Ça me gratte : la concurrence n’est pas un monstre

Concurrence, concurrence, concurrence… C’est le mot à la mode, dans les discours, les articles, les bavardages, les clashs, pour la frime et les effets de manches. La concurrence est partout, mais sans que l’on parle d’elle. Elle est un terme accessoire pour désigner le mal. Pourtant, si on se penchait sur ce qu’elle signifie, ce quelle implique mais aussi ce qu’elle n’est pas, il serait peut-être plus difficile de la crucifier.

 En effet, contrairement à ce que l’on entend, la concurrence, que ce soit dans la théorie économique ou la régulation des marchés, est tout sauf le « laissez faire ». La concurrence est une rivalité organisée qui obéit à des règles, beaucoup de règles. Règles qui interdisent, notamment, la mise la mort ou l’éviscération d’une industrie en la privant de sa capacité à investir et à innover.  Si ce point est atteint, il ne s’agit plus de concurrence, mais  d’une défaillance qui peut venir des institutions ou des textes qui en sont les garants.

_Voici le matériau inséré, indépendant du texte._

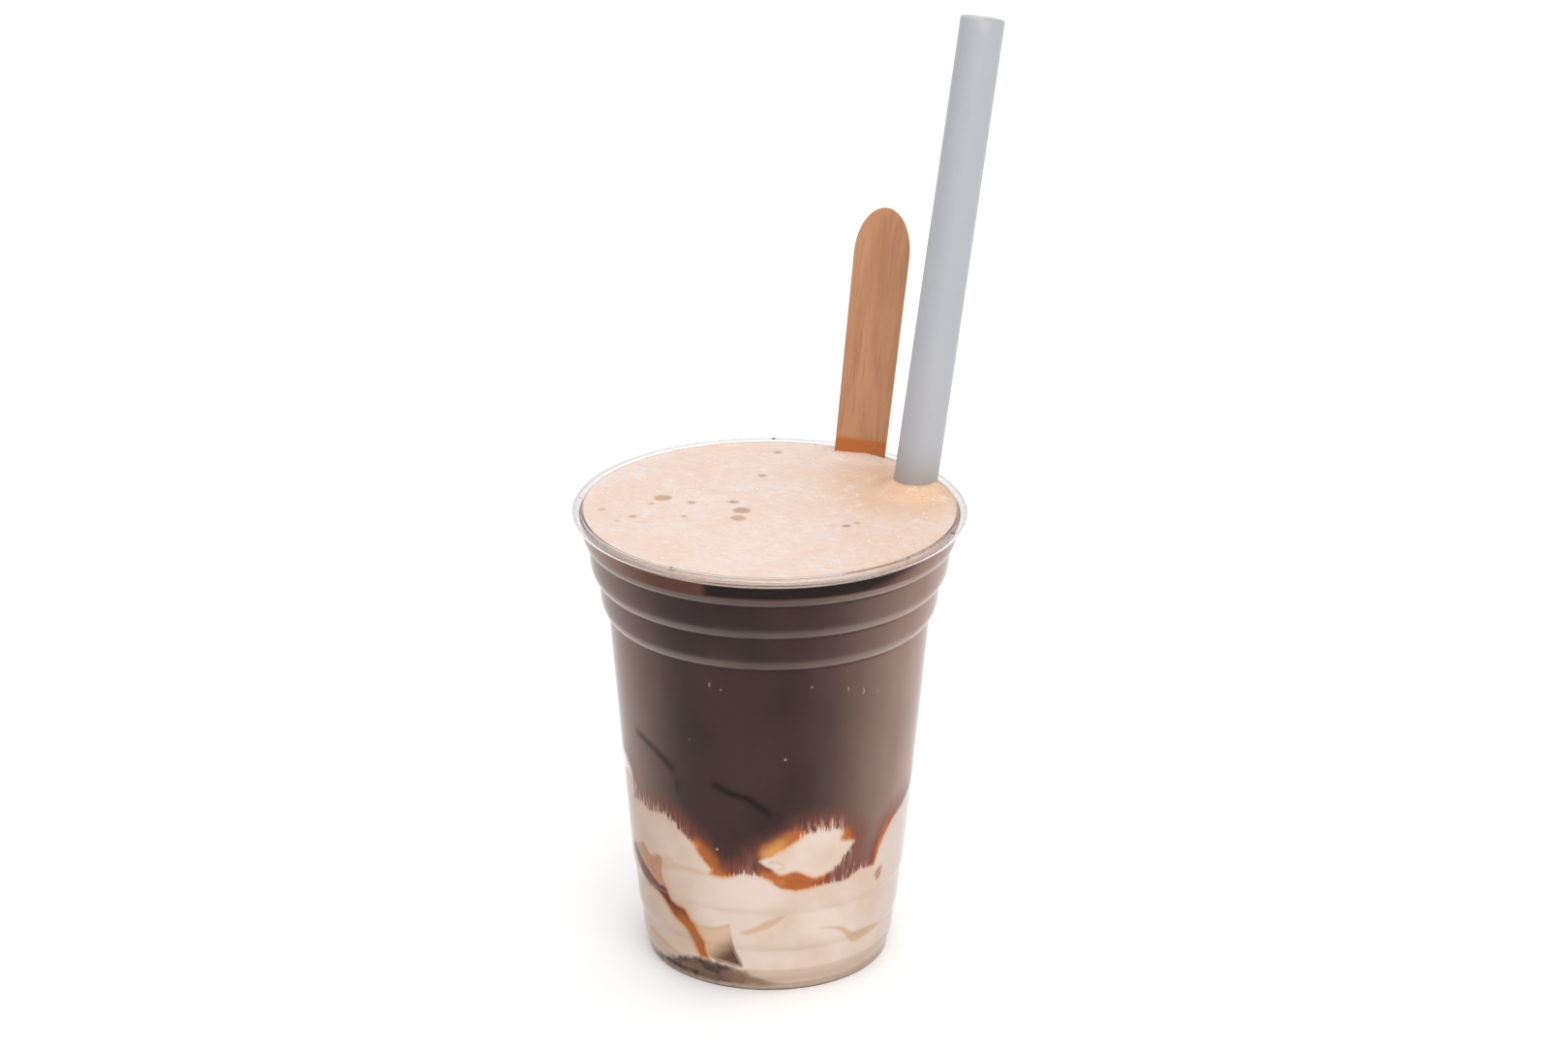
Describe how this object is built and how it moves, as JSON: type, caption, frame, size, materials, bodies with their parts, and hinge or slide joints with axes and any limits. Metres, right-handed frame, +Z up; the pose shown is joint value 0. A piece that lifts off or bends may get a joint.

La concurrence, c’est tout sauf l’absence de règles….

 Il suffit de consulter n’importe quel ouvrage d’économie industrielle contemporain pour constater que la concurrence n’est, dans la théorie, jamais définie comme un nécessaire « laissez faire». Au contraire, la concurrence se caractérise (parfois jusqu’à la caricature[1]) par une somme de conditions qui, si elles visent avant tout à prévenir des dominations ou les arrangements inter-entreprises au détriment du consommateur, forme un cadre dont l’objet est aussi de discipliner le marché (prévenir le fameux  « Far West »). En effet, toutes les entreprises sont logées à la même enseigne. Si une entreprise a des privilèges, ne joue pas avec les mêmes règles, il ne s’agit plus de concurrence et la situation doit être corrigée.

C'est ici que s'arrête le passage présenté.